To present the algorithm used by pgen, we will start with the simple-minded prime generation method. It is based on a double loop like this: this:
- Code:
for n := 2 to infinity do
for d := 2 to n / 2 do
if d divides n, proceed to the next n
print n
Now, we will try to improve the efficiency. First, we observe that the inner loop needs only to check the d values which are themselves prime. Since it has already identified these values, we need only remember them. So now we have:
- Code:
primes := { }
for n := 2 to infinity do
for each d in primes do
if d divides n, proceed to the next n
print n
primes := primes + {n}
This version is faster because the inner loop performs fewer iterations. It is possible to make it still faster, however, by using a better data structure for primes. For this, first off, we observe that any given prime number eliminates a series of its multiples in increasing order. For instance, as n increases, the prime number 2 will eliminate 4, 6, 8, 10, . . ., in that order. The prime number 7 eliminates 14, 21, 28, and so forth. This means that, for any prime, we can predict which n value will be eliminated next. This leads to the notion of an eliminator object. It is a pair of numbers, a prime and one of its multiples.

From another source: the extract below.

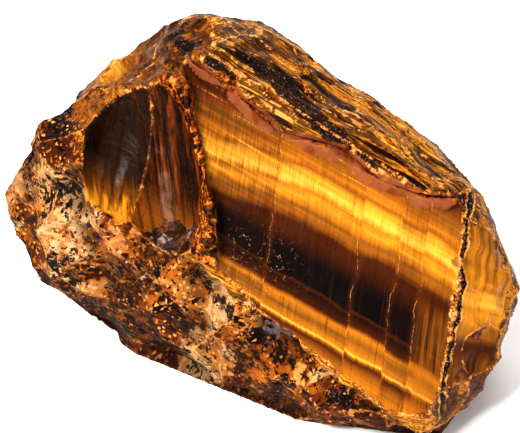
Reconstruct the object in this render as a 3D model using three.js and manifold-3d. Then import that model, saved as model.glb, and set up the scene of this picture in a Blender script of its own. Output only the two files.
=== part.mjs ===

The multiple is the next n value which it will eliminate. It also has a method advance which moves it to its next victim. That simply means adding the prime to the multiple to create the next multiple. We keep a collection of these. For each n value, we check to see if a member of our eliminator collection eliminates n. If so, we know that that n is not prime, and we advance the eliminator. The algorithm becomes:
- Code:
eliminators := { }
for n := 2 to infinity do
if eliminators contains some element e = (p, n) then
advance e to (p, n + p)
if there are any other e' = (p', n), advance them, too.
proceed to the next n
print n
eliminators := eliminators + {(n, 2n)}
Here's what that looks like:
- Code:
n eliminators Action
2 Print n
3 (2,4) Print n
4 (2,4), (3,6) Eliminate n
5 (2,6), (3,6) Print n
6 (2,6), (3,6), (5,10) Eliminate n
7 (2,8), (3,9), (5,10) Print n
8 (2,8), (3,9), (5,10), (7,14) Eliminate n
9 (2,10), (3,9), (5,10), (7,14) Eliminate n
10 (2,10), (3,12), (5,10), (7,14) Eliminate n
11 (2,12), (3,12), (5,15), (7,14) Print n
12 (2,12), (3,12), (5,15), (7,14), (11, 22) Eliminate n
. . .
Finally, we want to answer the question "if eliminators contains some eliminator e = (p, eliminators)" quickly. First observe that, at each step, if there is an eliminator for n in eliminators, it is always one with the smallest multiple. Therefore we organize eliminators as a heap. A heap is a data structure from which is it is efficient to find the smallest (or largest) item.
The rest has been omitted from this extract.